Texto publicado no jornal “Portugal em Foco”, por Albino Castro, Lisboa, 16 setembro de 2021.
Obras de ficção literária possuem, invariavelmente, personagens criados pelo autor. São exceções, naturalmente, os romances históricos, que se tornaram sucesso mundial na segunda metade do século passado, bem como as biografias, que nunca saíram de moda, desde os primórdios bíblicos – a partir dos primeiros livros do austero Velho Testamento. Mas existem obras de ficção nas quais os próprios autores são, igualmente, irreais. Não, exatamente, um pseudônimo, porém, um heterônimo, isto é, um personagem, que é escritor e narra, sob seu olhar, um universo que nem sempre ele mesmo, com nome e sobrenome originais, seria capaz de descrever com tamanha destrezza.

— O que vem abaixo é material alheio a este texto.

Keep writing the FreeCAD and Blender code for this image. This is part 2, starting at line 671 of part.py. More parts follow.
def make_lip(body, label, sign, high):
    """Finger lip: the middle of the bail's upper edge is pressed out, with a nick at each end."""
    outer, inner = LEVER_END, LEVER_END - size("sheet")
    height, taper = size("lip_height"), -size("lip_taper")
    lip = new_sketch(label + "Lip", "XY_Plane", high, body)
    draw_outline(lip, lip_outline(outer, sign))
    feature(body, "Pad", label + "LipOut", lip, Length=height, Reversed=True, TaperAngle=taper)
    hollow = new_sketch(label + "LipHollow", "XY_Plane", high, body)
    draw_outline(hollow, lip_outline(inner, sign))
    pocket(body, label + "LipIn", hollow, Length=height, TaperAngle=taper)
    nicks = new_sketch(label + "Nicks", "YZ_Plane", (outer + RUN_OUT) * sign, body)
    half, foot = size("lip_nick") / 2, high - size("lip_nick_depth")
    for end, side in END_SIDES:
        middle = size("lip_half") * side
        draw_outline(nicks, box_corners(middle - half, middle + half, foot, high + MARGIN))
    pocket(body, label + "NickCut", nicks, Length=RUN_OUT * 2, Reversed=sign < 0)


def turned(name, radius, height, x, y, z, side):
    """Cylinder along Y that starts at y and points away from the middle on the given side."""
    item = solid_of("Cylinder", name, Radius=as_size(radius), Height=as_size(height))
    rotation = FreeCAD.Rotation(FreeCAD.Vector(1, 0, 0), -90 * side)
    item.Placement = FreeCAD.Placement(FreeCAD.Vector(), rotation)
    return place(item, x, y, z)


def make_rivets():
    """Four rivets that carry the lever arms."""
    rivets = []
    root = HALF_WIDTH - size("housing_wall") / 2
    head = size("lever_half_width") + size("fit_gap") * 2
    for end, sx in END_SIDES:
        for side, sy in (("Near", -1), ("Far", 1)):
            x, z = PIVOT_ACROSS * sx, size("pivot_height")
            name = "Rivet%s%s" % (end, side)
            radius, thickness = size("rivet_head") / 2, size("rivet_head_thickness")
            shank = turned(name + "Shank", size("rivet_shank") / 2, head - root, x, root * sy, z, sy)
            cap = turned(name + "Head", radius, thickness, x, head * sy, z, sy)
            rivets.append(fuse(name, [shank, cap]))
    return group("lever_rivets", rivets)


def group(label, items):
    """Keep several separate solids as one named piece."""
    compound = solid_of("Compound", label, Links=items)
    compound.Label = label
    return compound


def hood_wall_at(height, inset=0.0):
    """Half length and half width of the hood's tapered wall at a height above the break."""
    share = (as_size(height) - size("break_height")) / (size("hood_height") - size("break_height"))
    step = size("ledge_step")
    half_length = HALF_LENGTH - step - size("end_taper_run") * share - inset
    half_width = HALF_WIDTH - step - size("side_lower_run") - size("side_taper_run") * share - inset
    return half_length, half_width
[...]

Um dos mestres dos heterônimos, na nossa língua, foi o lisboeta Fernando Pessoa (1888 – 1935), intelectual de vocação renascentista, reunindo talentos de poeta, filósofo, dramaturgo, ensaísta e exímio crítico literário.

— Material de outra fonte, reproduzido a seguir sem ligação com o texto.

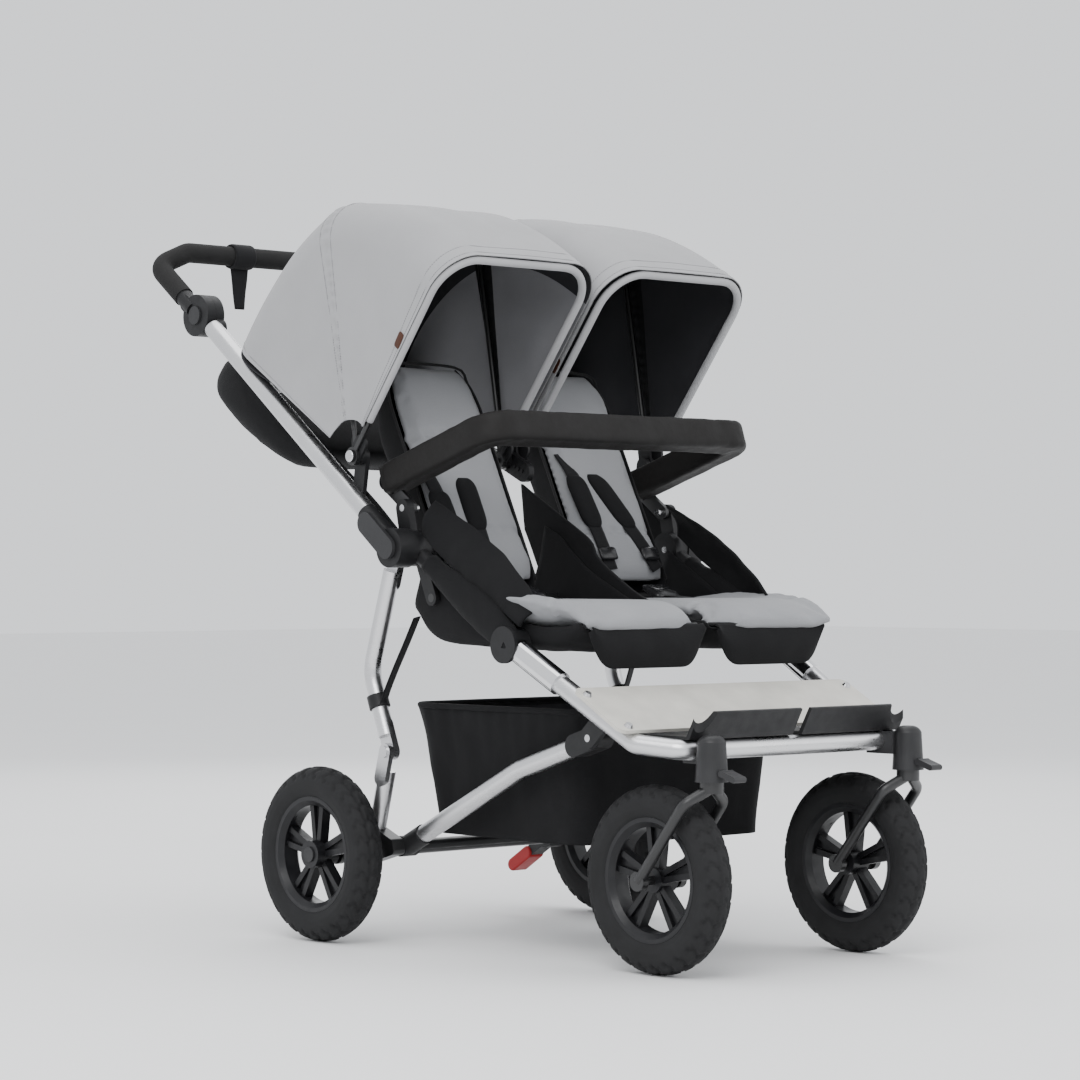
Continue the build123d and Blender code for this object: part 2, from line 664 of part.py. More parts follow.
LEG_BEND = (246.0, 392.0)
LEG_TOP = along(LEG_PIVOT, heading(LEG_PIVOT, LEG_BEND), 22)
LEG_FOOT = along(KNEE, heading(KNEE, LEG_BEND), 24)
with BuildPart() as upper_legs:
    for s in SIDES.values():
        runs = [(s * LEG_X, *LEG_TOP), (s * LEG_X, *LEG_BEND), (s * LEG_X, *LEG_FOOT)]
        add(tube(runs, LEG_TUBE_R, bend=60))
        top_end = along(LEG_PIVOT, heading(LEG_PIVOT, LEG_BEND), 40)
        add(link(LEG_PIVOT, top_end, 12, s * 229, s * 241))
        foot_end = along(KNEE, heading(KNEE, LEG_BEND), 40)
        add(link(KNEE, foot_end, 12, s * 233, s * 244))
    for s in SIDES.values():
        add(disc(LEG_PIVOT, PIN_R + PIN_FIT, s * 225, s * 245), mode=Mode.SUBTRACT)
        add(disc(KNEE, PIN_R + PIN_FIT, s * 225, s * 254), mode=Mode.SUBTRACT)
save(upper_legs, "rear_upper_legs")

REAR_AXLE = (REAR_WHEEL[1], WHEEL_Z)
BRACKET_TOP = (236.0, 150.0)
LOWER_TOP = along(KNEE, heading(KNEE, BRACKET_TOP), 28)
with BuildPart() as lower_legs:
    for s in SIDES.values():
        add(tube([(s * LEG_X, *LOWER_TOP), (s * LEG_X, *BRACKET_TOP)], LEG_TUBE_R))
        add(link(KNEE, along(KNEE, heading(KNEE, BRACKET_TOP), 40), 12, s * 244.4, s * 252.4))
        add(disc(KNEE, PIN_R, s * 231, s * 254.5))
        add(disc(KNEE, 8.5, s * 252.4, s * 255.4))
save(lower_legs, "rear_lower_legs")

with BuildPart() as rear_axle:
    for s in SIDES.values():
        outline = [(180, 132), (186, 152), (232, 170), (262, 156), (320, 138), (318, 112), (250, 112)]
        add(plate(outline, s * 229, s * 251, rounding=7))
        add(disc(REAR_AXLE, 17, s * 251, s * 260))
        add(disc(REAR_AXLE, AXLE_R, s * 260, s * 303))
    add(disc(REAR_AXLE, 11, -232, 232))
    add(lower_legs.part, mode=Mode.SUBTRACT)
save(rear_axle, "rear_axle")

LOW_BEND = (-48.0, 262.0)
LOW_END = along(LOW_REAR, heading(LOW_REAR, LOW_BEND), 20)
LOW_START = along(LOW_FRONT, heading(LOW_FRONT, LOW_BEND), 18)
with BuildPart() as low_tubes:
    for s in SIDES.values():
        runs = [(s * LOW_TUBE_X, *LOW_START), (s * LOW_TUBE_X, *LOW_BEND), (s * LOW_TUBE_X, *LOW_END)]
        add(tube(runs, LOW_TUBE_R, bend=90))
save(low_tubes, "low_tubes")

with BuildPart() as low_ends:
    for s in SIDES.values():
        cap = along(LOW_REAR, heading(LOW_REAR, LOW_BEND), 44)
        add(tube([(s * LOW_TUBE_X, *cap), (s * LOW_TUBE_X, *LOW_REAR)], 15))
        add(disc(LOW_REAR, 15, s * 201, s * 227.5))
        add(link(LOW_FRONT, along(LOW_FRONT, heading(LOW_FRONT, LOW_BEND), 40), 15.5, s * 200, s * 227.4))
    add(disc(LOW_REAR, 7, -202, 202))
    add(low_tubes.part, mode=Mode.SUBTRACT)
    for s in SIDES.values():
        add(disc(LOW_FRONT, PIN_R + PIN_FIT, s * 190, s * 240), mode=Mode.SUBTRACT)
save(low_ends, "low_tube_ends")

# ---------------------------------------------------------------- parking brake

PEDAL_X = 168.0
PEDAL_TIP = along(REAR_AXLE, -32, 92)
with BuildPart() as brake_pedal:
    add(disc(REAR_AXLE, 17, PEDAL_X - 15, PEDAL_X + 15))
    add(link(REAR_AXLE, along(REAR_AXLE, -32, 60), 8, PEDAL_X - 12, PEDAL_X + 12))
    add(disc(REAR_AXLE, 11 + PIN_FIT, PEDAL_X - 30, PEDAL_X + 30), mode=Mode.SUBTRACT)
save(brake_pedal, "brake_pedal")

with BuildPart() as pedal_tip:
    add(link(along(REAR_AXLE, -32, 52), PEDAL_TIP, 10, PEDAL_X - 15, PEDAL_X + 15))
    fillet(pedal_tip.faces().filter_by(Axis.X).edges(), radius=3)
    add(brake_pedal.part, mode=Mode.SUBTRACT)
save(pedal_tip, "brake_pedal_tip")

# ---------------------------------------------------------------- wheels


BEAD_CUT = 28.2
CAP_R = 20.0
HUB_BUTTON_R = 11.0


def tyre(x, centre):
    """A round tyre whose beads sit on the rim."""
    with BuildPart() as piece:
        with BuildSketch(Plane.XY):
            with Locations((x, centre[0] + TYRE_R - TYRE_SECTION_R)):
                Circle(TYRE_SECTION_R)
            with Locations((x, centre[0] + RIM_R - 14)):
                Rectangle(80, BEAD_CUT, mode=Mode.SUBTRACT)
            with Locations((x, centre[0] + RIM_R)):
                Rectangle(2 * RIM_HALF_WIDTH - 12, 26, mode=Mode.SUBTRACT)
        revolve(axis=Axis((0, centre[0], 0), (1, 0, 0)))
    piece.part = piece.part.moved(Location((0, 0, centre[1])))
    return piece


def rim(x, centre, outward, capped=False):
    """A dished rim with five forked spokes, a hub bored for the axle, and a cap for a button if wanted."""
    with BuildPart() as piece:
        with BuildSketch(Plane.XY):
            with BuildLine():
                y = centre[0]
                Polyline(
                    (x - RIM_HALF_WIDTH, y + RIM_R - 0.1),
                    (x - RIM_HALF_WIDTH, y + RIM_R - 6),
                    (x - RIM_HALF_WIDTH + 7, y + RIM_R - 13),
                    (x + RIM_HALF_WIDTH - 7, y + RIM_R - 13),
                    (x + RIM_HALF_WIDTH, y + RIM_R - 6),
                    (x + RIM_HALF_WIDTH, y + RIM_R - 0.1),
                    (x - RIM_HALF_WIDTH, y + RIM_R - 0.1),
                )
            make_face()
        revolve(axis=Axis((0, centre[0], 0), (1, 0, 0)))
    ring = piece.part.moved(Location((0, 0, centre[1])))
    with BuildPart() as wheel:
        add(ring)
        add(disc(centre, HUB_R, x - 21 * outward, x + 12 * outward))
        for spoke in range(SPOKES):
            angle = 90 + 360 * spoke / SPOKES
            for lean in (-9, 9):
                start = along(centre, angle + 2 * lean, HUB_R - 5)
                end = along(centre, angle + lean, RIM_R - 10)
                add(link(start, end, 4.2, x - 7 * outward, x + 8 * outward))
            start = along(centre, angle, 12)
            end = along(centre, angle, RIM_R - 12)
            add(link(start, end, 5.5, x - 1 * outward, x + 3 * outward))
        if capped:
            add(disc(centre, CAP_R, x + 4 * outward, x + 21 * outward))
        add(disc(centre, AXLE_R + AXLE_FIT, x - 40, x + 40), mode=Mode.SUBTRACT)
        if capped:
            add(disc(centre, HUB_BUTTON_R + 0.1, x + 15.7 * outward, x + 30 * outward), mode=Mode.SUBTRACT)
    return wheel


for name, s in SIDES.items():
    centre = (REAR_WHEEL[1], WHEEL_Z)
    rear_tyre = tyre(s * REAR_WHEEL[0], centre)
    save(rear_tyre, f"rear_tyre_{name}")
    rear_rim = rim(s * REAR_WHEEL[0], centre, s, capped=True)
    save(rear_rim, f"rear_rim_{name}")
    with BuildPart() as hub_button:
        add(disc(centre, HUB_BUTTON_R, s * (REAR_WHEEL[0] + 19.0), s * (REAR_WHEEL[0] + 23.5)))
    save(hub_button, f"rear_hub_button_{name}")

# ---------------------------------------------------------------- casters

CROWN_Z = (247.0, 261.6)
for name, s in SIDES.items():
    x = s * FRONT_WHEEL[0]
    centre = (FRONT_WHEEL[1], WHEEL_Z)
    with BuildPart() as fork:
        with Locations((x, STEM_Y, sum(CROWN_Z) / 2)):
            Cylinder(16, CROWN_Z[1] - CROWN_Z[0])
        with Locations((x, STEM_Y, BARREL_LOW + 17)):
            Cylinder(STEM_R, 36)
        for k in (-1, 1):
            runs = [
                (x + k * 6, STEM_Y, 252),
                (x + k * FORK_HALF_GAP, STEM_Y + 14, 234),
                (x + k * FORK_HALF_GAP, centre[0], centre[1]),
            ]
            add(tube(runs, FORK_TUBE_R, bend=18))
            add(disc(centre, 13, x + k * 31, x + k * 41))
        add(disc(centre, AXLE_R, x - 38, x + 38))
    save(fork, f"fork_{name}")
    front_tyre = tyre(x, centre)
    save(front_tyre, f"front_tyre_{name}")
    front_rim = rim(x, centre, s)
    save(front_rim, f"front_rim_{name}")

# Swivel locks: a lever under the front of each barrel
LOCK_PIVOT = (STEM_Y - BARREL_R - 5.0, 274.0)
for name, s in SIDES.items():
    x = s * FRONT_WHEEL[0]
    with BuildPart() as swivel_lock:
        add(disc(LOCK_PIVOT, 4.5, x - 11, x + 11))
        tip = (LOCK_PIVOT[0] - 22, LOCK_PIVOT[1] - 7)
        add(link(LOCK_PIVOT, tip, 4, x - 11, x + 11))
    save(swivel_lock, f"swivel_lock_{name}")

# ---------------------------------------------------------------- writing

boxes = [part.bounding_box() for part in finished]
centre_y = round((min(box.min.Y for box in boxes) + max(box.max.Y for box in boxes)) / 2, 3)
for part in finished:
    export_step(part.moved(Location((0, -centre_y, 0))), f"parts/{part.label}.step")
print("pieces moved along Y by", -centre_y, "from the wheels' middle")
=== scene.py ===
"""Looks for the side-by-side double stroller: fabric, tread, stitching and materials over the CAD frame."""

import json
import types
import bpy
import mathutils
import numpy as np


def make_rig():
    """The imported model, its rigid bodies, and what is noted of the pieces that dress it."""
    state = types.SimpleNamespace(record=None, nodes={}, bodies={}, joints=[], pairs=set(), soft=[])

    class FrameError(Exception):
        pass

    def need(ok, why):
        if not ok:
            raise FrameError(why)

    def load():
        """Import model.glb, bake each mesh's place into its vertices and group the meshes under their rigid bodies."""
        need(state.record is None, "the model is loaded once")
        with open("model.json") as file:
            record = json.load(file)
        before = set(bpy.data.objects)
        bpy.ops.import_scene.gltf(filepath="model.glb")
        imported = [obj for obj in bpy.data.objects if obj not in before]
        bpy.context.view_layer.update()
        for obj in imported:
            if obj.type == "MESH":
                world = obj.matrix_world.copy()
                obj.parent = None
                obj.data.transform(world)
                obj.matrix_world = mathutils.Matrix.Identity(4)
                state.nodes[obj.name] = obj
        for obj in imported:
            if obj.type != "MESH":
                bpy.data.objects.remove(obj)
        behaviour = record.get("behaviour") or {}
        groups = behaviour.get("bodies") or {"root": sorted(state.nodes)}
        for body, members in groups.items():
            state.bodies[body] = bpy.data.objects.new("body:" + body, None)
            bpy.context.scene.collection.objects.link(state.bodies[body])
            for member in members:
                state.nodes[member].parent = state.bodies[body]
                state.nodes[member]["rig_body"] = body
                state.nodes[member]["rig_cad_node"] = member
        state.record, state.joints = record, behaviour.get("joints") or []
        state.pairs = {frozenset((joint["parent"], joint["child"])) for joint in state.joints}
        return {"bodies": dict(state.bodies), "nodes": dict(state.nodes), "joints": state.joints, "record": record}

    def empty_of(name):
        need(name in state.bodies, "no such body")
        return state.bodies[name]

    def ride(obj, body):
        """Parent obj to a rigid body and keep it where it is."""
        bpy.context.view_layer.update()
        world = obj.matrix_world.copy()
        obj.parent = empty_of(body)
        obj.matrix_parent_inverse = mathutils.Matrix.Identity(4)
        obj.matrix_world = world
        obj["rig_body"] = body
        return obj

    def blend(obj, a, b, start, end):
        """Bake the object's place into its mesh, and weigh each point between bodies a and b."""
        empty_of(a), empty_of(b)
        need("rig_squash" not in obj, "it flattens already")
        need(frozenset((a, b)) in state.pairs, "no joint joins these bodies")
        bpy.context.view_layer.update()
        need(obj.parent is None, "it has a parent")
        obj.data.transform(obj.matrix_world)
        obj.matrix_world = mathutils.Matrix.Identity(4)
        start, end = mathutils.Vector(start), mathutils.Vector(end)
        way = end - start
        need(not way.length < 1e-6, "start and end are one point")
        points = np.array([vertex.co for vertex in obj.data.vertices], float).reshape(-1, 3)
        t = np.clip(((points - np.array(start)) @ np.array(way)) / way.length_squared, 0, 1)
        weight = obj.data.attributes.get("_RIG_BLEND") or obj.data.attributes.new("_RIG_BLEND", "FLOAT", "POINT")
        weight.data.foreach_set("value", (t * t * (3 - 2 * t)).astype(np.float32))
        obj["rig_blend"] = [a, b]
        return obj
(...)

Maior homem de letras do Portugal do século XX, na minha opinião, Pessoa construiu, em seus versos, três extraordinários heterônimos – Ricardo Reis, Álvaro de Campos e Alberto Caieiro. “Pessoa inventava poetas inteiros” – sublinhou, com razão, o poeta americano Robert Hass, de 80 anos, nascido em San Francisco e professor da Universidade da Califórnia. Outro mestre dos heterônimos é o meu caríssimo amigo Durval de Noronha Goyos, de 68 anos, paulista de São José do Rio Preto, descendente, por parte do pai, de nobre família lusitana, vinculada aos cruzados hospitalários do Crato, ao Norte de Portugal, e, pela mãe, italianíssimo – e cujo avô, um de seus inspiradores, bateu-se contra o nazifascismo no Bel Paese. Noronha Goyos, com o heterônimo de António Paixão, lançou o memorável “Annus Horribiblis 2020” – saudado, inclusive, em Lisboa, na celebrada Feira do Livro de 2021, inaugurada no último dia 26 de agosto.
António Paixão, embora seja um personagem de São Paulo, é, a rigor, um clássico jornalista dos anos dourados do Rio de Janeiro, que mescla, com rara desenvoltura, um bom trago com posturas esquerdistas. Como Millôr Fernandes (1923 – 2012), carioca do Meyer, criador do “Pif-Paf”, o genial Sergio Porto (1923 – 1968), carioca de Copacabana, que usava o pseudônimo de Stanislaw Ponte Preta, ou o apaixonado austo Wolff (1940 – 2008), meu querido e saudoso sogro, pai de Dona Andrea Wolffenbüttel, gaúcho de Santo Ângelo, mas carioquíssimo da gema e um dos fundadores do semanário “O Pasquim”. O personagem de Noronha Goyos, o jornalista boêmio e desempregado, por opção, é uma mistura de todos os velhos e rebeldes homens de imprensa da época na qual as composições dos textos eram feitas a chumbo, em pesadas máquinas Linotype, os linotipos, e as fotos reproduzidos em clichês de zinco.
“Annus Horribiblis” é uma obra de autor ficcional, entretanto, com crônicas verdadeiras do cotidiano brasileiro nestes quase dois anos de pandemia. “É um livro de combate”, afirma, no prefácio, o poeta e jornalista Adalberto Monteiro, curador da prestigiosa Fundação Maurício Grabois e membro da Direção Nacional do Partido Comunista do Brasil (PCdoB), aliás, como António Paixão. Noronha Goyos cultiva, como Pessoa, diversos heterônimos valiosos, entre os quais, o napolitano Beppe Molisano, morador do paulistano bairro do Bom Retiro, o poeta inglês Tony Malvern, mercenário da pena, que vive no Reino Unido, porém, seu principal cliente é um irlandês, e o chinês Yuese Fajing, professor de Economia na Universidade de Pequim. “Annus Horribilis 2020” é um título inesquecível.